Modeling code records:
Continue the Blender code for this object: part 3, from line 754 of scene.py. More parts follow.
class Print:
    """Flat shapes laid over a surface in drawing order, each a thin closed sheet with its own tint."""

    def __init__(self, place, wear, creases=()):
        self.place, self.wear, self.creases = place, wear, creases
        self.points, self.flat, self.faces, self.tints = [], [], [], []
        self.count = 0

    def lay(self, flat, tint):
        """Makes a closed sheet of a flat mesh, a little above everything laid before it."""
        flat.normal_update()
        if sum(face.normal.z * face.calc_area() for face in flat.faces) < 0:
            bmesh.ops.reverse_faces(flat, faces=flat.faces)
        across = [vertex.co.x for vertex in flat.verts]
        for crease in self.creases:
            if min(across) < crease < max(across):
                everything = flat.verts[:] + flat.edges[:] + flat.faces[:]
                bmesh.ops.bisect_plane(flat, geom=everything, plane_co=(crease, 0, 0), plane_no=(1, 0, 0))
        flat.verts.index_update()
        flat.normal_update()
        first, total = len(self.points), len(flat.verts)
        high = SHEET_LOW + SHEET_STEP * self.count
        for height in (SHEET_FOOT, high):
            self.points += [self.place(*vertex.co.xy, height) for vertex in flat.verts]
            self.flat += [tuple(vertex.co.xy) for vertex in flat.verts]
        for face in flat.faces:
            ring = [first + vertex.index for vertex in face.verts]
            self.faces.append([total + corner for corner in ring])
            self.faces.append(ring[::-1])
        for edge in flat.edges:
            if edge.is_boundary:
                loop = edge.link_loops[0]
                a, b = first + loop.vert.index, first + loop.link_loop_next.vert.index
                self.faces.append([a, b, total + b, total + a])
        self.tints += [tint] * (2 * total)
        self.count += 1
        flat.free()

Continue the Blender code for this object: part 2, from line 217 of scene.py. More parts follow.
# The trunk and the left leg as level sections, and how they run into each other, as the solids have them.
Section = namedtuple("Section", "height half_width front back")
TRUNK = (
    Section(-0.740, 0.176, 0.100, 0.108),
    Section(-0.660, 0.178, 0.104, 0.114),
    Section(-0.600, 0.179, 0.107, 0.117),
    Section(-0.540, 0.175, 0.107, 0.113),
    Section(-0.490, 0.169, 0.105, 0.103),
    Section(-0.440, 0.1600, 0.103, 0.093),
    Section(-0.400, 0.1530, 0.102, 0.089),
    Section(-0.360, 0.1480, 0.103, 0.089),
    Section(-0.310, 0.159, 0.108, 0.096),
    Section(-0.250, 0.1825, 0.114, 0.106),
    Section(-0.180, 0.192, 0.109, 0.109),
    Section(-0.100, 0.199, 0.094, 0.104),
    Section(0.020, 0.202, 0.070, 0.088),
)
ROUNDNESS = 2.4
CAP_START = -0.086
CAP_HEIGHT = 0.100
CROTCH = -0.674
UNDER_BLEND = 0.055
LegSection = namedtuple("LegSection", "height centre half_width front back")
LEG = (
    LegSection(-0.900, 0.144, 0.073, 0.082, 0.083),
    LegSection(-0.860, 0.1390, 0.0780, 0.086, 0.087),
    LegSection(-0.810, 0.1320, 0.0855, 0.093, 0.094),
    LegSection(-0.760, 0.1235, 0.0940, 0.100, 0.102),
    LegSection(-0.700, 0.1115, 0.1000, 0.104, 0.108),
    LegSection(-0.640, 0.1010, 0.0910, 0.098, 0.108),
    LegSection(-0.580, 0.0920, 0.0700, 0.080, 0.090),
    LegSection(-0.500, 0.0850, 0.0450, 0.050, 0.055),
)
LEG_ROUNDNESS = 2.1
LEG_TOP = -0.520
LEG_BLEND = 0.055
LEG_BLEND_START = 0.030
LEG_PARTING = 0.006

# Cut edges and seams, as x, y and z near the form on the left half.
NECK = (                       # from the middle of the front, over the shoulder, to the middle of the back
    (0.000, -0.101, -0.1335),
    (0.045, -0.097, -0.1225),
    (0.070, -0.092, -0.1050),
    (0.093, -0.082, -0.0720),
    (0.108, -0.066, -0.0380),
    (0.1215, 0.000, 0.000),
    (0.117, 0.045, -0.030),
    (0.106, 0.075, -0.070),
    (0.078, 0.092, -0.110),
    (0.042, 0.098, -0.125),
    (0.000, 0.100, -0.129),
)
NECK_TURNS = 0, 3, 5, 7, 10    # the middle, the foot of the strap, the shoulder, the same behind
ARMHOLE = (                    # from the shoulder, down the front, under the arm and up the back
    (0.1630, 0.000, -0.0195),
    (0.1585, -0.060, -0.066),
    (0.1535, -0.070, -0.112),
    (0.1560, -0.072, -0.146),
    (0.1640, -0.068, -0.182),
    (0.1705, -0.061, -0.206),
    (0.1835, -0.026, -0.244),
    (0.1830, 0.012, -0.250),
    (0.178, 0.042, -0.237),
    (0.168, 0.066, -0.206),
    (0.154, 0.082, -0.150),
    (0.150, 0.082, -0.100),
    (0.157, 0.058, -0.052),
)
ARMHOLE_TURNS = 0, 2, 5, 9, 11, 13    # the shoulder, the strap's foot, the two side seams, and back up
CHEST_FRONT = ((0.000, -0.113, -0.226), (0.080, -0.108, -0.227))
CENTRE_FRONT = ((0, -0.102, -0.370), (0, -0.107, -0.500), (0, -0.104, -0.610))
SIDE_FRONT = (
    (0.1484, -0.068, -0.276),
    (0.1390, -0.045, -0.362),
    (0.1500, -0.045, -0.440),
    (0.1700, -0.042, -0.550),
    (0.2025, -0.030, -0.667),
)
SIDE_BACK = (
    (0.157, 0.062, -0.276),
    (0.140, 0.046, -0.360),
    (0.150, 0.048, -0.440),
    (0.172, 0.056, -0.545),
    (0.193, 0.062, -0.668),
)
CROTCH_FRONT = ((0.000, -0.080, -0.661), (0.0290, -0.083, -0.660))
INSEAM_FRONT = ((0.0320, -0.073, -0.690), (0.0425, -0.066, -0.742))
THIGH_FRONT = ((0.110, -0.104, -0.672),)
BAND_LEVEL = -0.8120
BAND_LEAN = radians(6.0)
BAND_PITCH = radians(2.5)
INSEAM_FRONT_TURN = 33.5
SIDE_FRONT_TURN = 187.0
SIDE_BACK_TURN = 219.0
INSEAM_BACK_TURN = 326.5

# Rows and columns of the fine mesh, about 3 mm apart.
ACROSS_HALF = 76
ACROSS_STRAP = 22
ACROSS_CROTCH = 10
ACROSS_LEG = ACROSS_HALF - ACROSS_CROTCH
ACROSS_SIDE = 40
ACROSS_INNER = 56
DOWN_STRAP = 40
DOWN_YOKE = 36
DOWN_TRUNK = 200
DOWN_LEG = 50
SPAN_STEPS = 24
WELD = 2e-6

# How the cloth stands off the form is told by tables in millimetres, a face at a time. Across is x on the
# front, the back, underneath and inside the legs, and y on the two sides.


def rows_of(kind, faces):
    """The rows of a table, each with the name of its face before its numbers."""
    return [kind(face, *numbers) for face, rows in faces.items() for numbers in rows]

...

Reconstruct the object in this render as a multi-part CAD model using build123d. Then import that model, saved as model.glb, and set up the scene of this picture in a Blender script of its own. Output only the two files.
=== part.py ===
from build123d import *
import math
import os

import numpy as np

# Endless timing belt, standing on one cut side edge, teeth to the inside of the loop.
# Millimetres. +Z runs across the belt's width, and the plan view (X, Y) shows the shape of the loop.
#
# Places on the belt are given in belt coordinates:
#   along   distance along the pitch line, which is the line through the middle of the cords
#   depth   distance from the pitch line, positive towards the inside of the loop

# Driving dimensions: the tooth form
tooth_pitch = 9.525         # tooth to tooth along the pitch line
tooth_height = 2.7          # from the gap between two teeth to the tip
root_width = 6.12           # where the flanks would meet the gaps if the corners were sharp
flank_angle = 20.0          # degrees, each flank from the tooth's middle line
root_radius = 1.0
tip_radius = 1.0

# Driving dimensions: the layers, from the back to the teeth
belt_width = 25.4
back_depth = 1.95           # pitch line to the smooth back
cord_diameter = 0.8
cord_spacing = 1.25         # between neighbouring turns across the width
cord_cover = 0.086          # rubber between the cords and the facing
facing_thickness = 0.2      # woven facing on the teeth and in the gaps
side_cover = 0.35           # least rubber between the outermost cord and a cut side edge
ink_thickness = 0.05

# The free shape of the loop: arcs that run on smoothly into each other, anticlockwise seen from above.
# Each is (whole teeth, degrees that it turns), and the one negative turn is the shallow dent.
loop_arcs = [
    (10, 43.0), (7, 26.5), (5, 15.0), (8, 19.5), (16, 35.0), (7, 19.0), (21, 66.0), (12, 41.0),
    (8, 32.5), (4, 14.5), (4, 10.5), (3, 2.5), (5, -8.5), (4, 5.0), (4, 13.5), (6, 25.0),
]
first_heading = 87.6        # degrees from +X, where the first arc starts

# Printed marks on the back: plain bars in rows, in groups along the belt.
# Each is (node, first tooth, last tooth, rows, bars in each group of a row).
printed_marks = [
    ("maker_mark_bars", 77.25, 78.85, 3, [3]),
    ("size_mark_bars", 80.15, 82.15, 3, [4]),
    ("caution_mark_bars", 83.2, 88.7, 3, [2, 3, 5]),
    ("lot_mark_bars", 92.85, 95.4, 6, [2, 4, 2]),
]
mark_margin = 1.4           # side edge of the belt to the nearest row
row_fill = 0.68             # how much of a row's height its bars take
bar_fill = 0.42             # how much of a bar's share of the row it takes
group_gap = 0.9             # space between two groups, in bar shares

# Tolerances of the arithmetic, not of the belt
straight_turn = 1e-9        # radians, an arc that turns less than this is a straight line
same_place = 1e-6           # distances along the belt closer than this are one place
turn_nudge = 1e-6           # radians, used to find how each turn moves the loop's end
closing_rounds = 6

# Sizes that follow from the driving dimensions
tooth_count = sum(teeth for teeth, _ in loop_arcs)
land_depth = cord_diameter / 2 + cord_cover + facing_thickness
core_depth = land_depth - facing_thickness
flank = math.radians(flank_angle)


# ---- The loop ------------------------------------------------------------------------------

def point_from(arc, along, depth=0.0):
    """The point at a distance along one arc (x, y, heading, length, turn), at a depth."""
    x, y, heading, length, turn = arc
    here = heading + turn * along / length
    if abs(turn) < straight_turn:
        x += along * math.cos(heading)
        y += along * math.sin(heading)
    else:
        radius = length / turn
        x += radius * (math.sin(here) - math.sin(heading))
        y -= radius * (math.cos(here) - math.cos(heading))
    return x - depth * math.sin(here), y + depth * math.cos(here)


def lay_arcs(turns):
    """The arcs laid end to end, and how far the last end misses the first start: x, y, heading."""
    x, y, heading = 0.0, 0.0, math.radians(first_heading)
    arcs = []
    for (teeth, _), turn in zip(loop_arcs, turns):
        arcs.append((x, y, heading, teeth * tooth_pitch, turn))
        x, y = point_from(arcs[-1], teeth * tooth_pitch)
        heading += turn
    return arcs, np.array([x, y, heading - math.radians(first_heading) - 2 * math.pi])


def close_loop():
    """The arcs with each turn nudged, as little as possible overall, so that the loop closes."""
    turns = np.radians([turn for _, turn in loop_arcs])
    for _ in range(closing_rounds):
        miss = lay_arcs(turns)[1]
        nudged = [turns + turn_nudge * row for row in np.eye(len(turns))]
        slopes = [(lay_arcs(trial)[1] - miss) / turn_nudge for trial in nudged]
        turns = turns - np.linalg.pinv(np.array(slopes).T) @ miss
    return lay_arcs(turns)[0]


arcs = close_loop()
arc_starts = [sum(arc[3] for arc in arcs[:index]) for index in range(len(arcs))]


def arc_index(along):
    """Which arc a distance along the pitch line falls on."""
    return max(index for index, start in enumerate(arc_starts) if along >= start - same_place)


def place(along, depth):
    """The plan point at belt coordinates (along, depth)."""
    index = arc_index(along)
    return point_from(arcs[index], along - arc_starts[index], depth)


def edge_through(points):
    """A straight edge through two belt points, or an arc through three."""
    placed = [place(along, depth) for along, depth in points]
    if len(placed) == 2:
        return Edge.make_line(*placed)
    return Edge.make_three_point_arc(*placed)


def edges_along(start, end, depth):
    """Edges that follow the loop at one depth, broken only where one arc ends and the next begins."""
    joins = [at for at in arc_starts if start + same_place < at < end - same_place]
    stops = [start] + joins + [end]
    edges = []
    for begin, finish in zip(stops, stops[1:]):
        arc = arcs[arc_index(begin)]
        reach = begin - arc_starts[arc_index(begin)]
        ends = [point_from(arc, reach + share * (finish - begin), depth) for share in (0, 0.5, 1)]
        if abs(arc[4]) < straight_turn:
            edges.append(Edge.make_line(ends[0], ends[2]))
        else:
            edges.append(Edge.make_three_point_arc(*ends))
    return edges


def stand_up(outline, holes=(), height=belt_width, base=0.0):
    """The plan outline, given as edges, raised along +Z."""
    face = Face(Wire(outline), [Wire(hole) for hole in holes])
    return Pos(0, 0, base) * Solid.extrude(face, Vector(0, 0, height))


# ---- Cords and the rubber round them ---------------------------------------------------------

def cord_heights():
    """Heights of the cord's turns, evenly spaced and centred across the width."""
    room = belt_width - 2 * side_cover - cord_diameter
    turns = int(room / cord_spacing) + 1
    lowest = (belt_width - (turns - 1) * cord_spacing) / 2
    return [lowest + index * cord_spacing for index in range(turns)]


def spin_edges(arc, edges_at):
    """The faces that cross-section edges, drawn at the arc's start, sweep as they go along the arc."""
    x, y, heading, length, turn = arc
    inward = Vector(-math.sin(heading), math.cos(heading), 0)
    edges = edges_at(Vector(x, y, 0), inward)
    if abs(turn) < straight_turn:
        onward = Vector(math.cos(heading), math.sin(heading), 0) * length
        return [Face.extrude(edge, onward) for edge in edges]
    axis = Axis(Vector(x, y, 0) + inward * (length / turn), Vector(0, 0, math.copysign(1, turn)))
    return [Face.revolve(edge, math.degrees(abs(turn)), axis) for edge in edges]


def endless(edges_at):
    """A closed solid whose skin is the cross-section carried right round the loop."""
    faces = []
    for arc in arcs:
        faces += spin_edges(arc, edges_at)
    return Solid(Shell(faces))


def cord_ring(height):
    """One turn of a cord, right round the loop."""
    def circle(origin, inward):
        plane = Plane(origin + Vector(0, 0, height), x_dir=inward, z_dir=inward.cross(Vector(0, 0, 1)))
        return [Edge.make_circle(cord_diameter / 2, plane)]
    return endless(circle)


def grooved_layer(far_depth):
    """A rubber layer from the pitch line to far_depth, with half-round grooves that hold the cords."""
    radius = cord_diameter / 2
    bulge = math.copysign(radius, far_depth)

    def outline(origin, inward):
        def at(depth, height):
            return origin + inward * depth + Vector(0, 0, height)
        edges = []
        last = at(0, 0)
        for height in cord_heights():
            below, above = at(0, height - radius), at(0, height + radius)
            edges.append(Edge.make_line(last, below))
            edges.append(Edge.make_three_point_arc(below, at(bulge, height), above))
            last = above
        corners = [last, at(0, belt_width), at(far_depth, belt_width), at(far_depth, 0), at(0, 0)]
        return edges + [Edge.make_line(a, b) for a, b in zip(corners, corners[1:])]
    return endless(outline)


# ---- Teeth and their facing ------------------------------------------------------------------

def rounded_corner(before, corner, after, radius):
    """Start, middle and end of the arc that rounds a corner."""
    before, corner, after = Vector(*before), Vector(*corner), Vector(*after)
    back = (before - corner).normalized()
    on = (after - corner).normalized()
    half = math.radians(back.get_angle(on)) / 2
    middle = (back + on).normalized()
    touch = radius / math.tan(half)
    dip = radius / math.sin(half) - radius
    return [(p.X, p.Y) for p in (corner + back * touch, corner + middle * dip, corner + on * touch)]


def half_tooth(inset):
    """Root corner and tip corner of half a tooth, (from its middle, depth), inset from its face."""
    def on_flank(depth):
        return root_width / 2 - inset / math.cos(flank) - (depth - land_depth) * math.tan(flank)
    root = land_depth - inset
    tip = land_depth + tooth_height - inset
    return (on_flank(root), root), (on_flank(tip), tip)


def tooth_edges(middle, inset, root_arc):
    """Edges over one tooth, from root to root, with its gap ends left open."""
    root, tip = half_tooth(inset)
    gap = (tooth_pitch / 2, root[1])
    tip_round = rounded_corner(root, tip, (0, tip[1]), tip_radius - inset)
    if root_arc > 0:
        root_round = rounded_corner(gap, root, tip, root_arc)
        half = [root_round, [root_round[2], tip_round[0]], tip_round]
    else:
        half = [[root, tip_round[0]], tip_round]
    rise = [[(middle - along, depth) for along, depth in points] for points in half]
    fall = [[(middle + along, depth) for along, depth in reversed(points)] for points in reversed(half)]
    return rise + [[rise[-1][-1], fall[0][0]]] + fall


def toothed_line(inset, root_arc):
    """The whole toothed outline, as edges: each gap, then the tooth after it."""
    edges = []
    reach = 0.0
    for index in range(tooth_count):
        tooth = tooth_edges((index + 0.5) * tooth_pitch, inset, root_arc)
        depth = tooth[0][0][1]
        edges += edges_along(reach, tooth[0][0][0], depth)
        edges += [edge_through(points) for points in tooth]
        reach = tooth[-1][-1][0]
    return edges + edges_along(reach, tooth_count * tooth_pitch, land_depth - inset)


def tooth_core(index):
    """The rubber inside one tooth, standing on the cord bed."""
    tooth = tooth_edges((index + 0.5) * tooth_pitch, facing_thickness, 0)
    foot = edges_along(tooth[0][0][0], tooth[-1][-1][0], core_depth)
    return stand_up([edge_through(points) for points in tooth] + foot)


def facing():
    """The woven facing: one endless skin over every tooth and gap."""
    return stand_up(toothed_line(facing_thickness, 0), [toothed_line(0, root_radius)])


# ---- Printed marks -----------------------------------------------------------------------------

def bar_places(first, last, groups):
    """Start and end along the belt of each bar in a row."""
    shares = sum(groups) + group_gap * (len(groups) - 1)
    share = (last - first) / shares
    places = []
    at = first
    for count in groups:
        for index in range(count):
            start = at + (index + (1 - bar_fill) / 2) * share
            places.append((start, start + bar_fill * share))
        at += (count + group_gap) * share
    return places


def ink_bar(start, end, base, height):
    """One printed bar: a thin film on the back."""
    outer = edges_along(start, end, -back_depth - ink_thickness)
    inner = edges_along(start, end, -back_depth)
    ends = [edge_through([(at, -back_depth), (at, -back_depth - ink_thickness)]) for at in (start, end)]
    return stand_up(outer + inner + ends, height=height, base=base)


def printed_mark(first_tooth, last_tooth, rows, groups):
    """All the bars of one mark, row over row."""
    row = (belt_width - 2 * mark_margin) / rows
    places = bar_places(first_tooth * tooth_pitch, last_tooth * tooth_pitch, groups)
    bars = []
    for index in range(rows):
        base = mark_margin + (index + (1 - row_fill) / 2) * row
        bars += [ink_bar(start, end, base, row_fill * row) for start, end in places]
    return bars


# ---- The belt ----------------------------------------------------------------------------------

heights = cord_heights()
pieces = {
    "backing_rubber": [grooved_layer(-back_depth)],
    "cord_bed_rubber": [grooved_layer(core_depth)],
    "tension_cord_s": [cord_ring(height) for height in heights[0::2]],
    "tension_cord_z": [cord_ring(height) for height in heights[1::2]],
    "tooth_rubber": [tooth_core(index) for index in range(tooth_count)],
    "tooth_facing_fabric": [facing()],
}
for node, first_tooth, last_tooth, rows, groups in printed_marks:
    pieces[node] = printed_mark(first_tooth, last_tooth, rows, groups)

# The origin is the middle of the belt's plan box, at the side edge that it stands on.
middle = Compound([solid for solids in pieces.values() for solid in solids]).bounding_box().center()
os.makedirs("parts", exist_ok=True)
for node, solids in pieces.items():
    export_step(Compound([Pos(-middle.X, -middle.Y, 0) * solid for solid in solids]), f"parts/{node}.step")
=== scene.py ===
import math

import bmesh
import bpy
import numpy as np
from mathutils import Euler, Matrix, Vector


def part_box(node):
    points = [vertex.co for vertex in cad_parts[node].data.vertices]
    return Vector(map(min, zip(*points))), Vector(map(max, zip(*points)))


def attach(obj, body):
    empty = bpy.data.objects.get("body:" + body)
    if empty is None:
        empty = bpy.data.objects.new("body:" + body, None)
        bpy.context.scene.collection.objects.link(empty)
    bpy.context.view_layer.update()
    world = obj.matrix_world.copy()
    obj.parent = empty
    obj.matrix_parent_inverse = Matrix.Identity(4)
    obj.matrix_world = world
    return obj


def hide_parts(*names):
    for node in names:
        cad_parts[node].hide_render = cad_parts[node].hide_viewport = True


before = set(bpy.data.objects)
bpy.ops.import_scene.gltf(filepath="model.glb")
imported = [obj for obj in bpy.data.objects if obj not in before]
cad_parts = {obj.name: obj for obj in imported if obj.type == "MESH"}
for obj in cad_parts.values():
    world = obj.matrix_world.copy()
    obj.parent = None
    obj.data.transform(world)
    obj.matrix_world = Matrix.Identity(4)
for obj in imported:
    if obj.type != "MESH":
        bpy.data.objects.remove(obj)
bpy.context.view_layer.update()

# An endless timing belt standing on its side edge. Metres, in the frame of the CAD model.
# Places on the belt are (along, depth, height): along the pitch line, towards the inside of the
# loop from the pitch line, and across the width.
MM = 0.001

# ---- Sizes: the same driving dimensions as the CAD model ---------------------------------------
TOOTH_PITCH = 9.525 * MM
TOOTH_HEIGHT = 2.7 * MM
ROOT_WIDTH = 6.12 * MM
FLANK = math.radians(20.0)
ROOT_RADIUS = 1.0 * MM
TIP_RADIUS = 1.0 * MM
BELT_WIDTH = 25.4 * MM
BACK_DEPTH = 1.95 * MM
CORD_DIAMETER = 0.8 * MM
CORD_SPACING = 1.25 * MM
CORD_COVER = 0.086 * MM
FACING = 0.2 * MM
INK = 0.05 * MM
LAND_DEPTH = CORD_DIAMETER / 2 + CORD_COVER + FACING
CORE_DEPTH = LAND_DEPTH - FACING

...

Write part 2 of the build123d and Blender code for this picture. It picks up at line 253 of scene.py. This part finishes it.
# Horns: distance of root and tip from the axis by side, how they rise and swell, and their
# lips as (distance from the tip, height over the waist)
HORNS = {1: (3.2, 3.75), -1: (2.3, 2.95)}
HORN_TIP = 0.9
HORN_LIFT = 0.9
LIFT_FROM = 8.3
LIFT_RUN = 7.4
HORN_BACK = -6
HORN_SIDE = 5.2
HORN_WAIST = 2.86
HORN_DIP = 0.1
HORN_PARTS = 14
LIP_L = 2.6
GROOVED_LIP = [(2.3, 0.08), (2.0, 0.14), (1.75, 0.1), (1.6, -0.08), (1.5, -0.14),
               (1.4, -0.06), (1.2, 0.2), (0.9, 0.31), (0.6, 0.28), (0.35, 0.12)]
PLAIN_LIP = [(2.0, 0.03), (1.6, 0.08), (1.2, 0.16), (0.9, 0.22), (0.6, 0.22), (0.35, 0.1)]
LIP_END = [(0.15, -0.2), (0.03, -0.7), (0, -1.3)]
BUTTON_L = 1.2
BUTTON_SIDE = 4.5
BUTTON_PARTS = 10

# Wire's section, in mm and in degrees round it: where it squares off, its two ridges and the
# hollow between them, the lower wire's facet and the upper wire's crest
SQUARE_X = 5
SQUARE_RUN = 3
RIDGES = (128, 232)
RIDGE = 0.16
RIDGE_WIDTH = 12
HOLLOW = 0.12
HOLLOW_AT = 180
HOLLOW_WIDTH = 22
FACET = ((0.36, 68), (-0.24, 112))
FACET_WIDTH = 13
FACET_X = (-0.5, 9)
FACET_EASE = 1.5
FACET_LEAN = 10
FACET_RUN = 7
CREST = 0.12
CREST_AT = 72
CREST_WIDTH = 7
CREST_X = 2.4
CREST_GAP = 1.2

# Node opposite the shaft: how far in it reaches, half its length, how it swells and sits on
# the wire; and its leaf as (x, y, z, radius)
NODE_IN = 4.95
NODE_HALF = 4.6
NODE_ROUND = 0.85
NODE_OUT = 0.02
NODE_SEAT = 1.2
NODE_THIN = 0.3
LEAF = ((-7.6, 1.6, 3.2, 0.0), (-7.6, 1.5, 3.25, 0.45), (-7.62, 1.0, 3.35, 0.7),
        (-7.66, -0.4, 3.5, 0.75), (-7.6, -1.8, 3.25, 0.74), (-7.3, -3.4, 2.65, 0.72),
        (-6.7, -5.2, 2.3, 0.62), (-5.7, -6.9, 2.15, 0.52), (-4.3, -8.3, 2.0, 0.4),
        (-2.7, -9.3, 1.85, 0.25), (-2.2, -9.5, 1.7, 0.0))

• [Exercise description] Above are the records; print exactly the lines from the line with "# The origin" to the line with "bpy.context.scene.collection.objects.link(empty)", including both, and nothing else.

• [Task output]
# The origin is the middle of the belt's plan box, at the side edge that it stands on.
middle = Compound([solid for solids in pieces.values() for solid in solids]).bounding_box().center()
os.makedirs("parts", exist_ok=True)
for node, solids in pieces.items():
    export_step(Compound([Pos(-middle.X, -middle.Y, 0) * solid for solid in solids]), f"parts/{node}.step")
=== scene.py ===
import math

import bmesh
import bpy
import numpy as np
from mathutils import Euler, Matrix, Vector


def part_box(node):
    points = [vertex.co for vertex in cad_parts[node].data.vertices]
    return Vector(map(min, zip(*points))), Vector(map(max, zip(*points)))


def attach(obj, body):
    empty = bpy.data.objects.get("body:" + body)
    if empty is None:
        empty = bpy.data.objects.new("body:" + body, None)
        bpy.context.scene.collection.objects.link(empty)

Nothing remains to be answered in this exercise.